* _REQUIREMENTS_: Reproduce exactly the lines below from the one containing "lower_housing();" through the one containing "imported = [obj", including both, and nothing else.
━━ DATA EXCERPT ━━
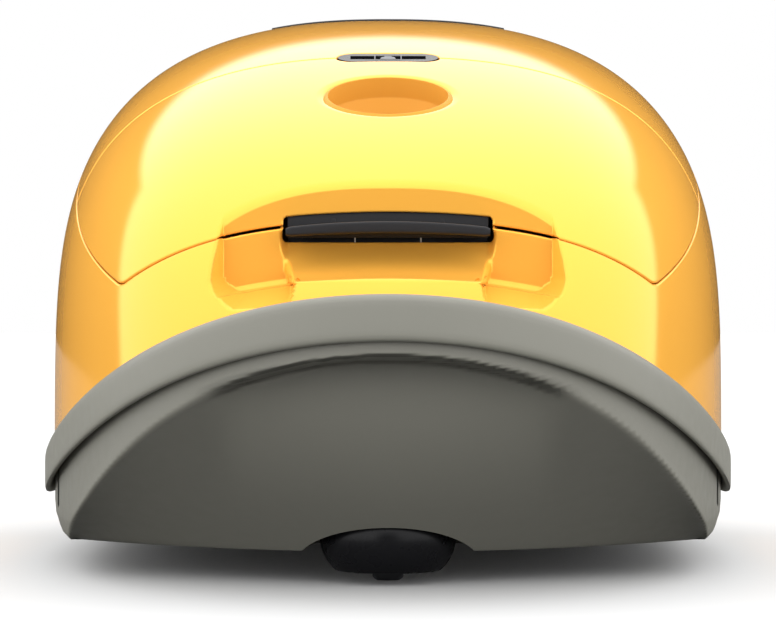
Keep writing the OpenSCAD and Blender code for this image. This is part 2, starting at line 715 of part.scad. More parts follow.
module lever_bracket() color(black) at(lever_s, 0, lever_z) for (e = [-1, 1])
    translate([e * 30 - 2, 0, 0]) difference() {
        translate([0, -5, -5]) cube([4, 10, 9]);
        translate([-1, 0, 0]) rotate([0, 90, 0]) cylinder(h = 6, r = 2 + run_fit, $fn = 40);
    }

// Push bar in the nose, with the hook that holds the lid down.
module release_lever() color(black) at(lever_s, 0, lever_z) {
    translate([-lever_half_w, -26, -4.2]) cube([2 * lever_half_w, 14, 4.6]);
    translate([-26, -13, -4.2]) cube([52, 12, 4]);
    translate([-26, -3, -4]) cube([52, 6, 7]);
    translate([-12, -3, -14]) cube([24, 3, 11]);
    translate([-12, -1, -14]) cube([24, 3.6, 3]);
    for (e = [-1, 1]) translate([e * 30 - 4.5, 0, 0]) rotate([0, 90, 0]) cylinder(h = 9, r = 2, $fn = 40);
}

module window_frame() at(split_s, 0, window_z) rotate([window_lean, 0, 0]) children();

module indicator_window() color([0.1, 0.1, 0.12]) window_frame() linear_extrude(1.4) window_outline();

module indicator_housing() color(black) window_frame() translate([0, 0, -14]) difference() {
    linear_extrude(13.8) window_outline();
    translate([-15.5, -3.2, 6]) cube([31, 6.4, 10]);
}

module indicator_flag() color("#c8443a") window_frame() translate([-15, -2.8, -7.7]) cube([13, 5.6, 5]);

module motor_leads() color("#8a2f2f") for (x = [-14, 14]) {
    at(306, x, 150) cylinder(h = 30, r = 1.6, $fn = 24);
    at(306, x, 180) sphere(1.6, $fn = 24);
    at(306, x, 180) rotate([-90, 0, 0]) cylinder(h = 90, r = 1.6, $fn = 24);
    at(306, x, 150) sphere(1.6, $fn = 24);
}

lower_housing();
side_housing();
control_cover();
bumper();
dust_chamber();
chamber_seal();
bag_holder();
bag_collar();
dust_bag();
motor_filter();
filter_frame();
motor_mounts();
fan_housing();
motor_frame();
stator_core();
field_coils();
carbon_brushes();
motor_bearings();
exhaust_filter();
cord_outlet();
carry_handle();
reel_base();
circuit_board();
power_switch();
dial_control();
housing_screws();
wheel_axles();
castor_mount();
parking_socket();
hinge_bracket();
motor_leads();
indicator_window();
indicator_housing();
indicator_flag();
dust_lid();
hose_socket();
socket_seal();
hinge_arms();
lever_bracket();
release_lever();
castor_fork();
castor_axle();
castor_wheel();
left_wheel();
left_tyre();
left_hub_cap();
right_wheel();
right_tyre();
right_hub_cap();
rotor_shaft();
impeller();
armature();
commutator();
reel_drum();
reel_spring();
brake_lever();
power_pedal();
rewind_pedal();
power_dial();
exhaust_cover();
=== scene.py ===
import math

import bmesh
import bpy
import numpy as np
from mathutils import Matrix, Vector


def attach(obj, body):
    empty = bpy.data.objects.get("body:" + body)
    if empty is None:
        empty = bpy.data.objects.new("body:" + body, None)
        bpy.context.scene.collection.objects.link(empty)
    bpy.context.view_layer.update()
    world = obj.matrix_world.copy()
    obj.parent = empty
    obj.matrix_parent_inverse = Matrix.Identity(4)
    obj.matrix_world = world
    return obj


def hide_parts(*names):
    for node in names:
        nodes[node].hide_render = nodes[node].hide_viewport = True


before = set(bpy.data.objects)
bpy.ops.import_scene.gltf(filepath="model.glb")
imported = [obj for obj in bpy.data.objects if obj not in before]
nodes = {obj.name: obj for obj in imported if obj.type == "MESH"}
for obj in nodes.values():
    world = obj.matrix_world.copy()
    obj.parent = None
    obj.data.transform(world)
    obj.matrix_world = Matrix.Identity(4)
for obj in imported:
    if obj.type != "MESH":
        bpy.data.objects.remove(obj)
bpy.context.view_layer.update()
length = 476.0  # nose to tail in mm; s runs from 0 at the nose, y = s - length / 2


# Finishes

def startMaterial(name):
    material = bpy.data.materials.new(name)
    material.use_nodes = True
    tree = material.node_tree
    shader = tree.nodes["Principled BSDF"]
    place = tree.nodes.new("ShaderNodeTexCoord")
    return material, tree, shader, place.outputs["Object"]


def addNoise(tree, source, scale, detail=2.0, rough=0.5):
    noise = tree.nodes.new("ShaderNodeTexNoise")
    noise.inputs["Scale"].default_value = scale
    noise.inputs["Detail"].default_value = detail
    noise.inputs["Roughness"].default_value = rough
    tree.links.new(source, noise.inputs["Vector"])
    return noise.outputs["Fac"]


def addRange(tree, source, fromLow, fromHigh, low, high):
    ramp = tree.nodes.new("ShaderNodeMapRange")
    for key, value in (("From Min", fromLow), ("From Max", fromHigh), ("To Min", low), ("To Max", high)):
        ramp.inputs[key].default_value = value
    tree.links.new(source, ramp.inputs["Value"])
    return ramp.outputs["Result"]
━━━
* _PROBLEM SOLUTION_:
lower_housing();
side_housing();
control_cover();
bumper();
dust_chamber();
chamber_seal();
bag_holder();
bag_collar();
dust_bag();
motor_filter();
filter_frame();
motor_mounts();
fan_housing();
motor_frame();
stator_core();
field_coils();
carbon_brushes();
motor_bearings();
exhaust_filter();
cord_outlet();
carry_handle();
reel_base();
circuit_board();
power_switch();
dial_control();
housing_screws();
wheel_axles();
castor_mount();
parking_socket();
hinge_bracket();
motor_leads();
indicator_window();
indicator_housing();
indicator_flag();
dust_lid();
hose_socket();
socket_seal();
hinge_arms();
lever_bracket();
release_lever();
castor_fork();
castor_axle();
castor_wheel();
left_wheel();
left_tyre();
left_hub_cap();
right_wheel();
right_tyre();
right_hub_cap();
rotor_shaft();
impeller();
armature();
commutator();
reel_drum();
reel_spring();
brake_lever();
power_pedal();
rewind_pedal();
power_dial();
exhaust_cover();
=== scene.py ===
import math

import bmesh
import bpy
import numpy as np
from mathutils import Matrix, Vector


def attach(obj, body):
    empty = bpy.data.objects.get("body:" + body)
    if empty is None:
        empty = bpy.data.objects.new("body:" + body, None)
        bpy.context.scene.collection.objects.link(empty)
    bpy.context.view_layer.update()
    world = obj.matrix_world.copy()
    obj.parent = empty
    obj.matrix_parent_inverse = Matrix.Identity(4)
    obj.matrix_world = world
    return obj


def hide_parts(*names):
    for node in names:
        nodes[node].hide_render = nodes[node].hide_viewport = True


before = set(bpy.data.objects)
bpy.ops.import_scene.gltf(filepath="model.glb")
imported = [obj for obj in bpy.data.objects if obj not in before]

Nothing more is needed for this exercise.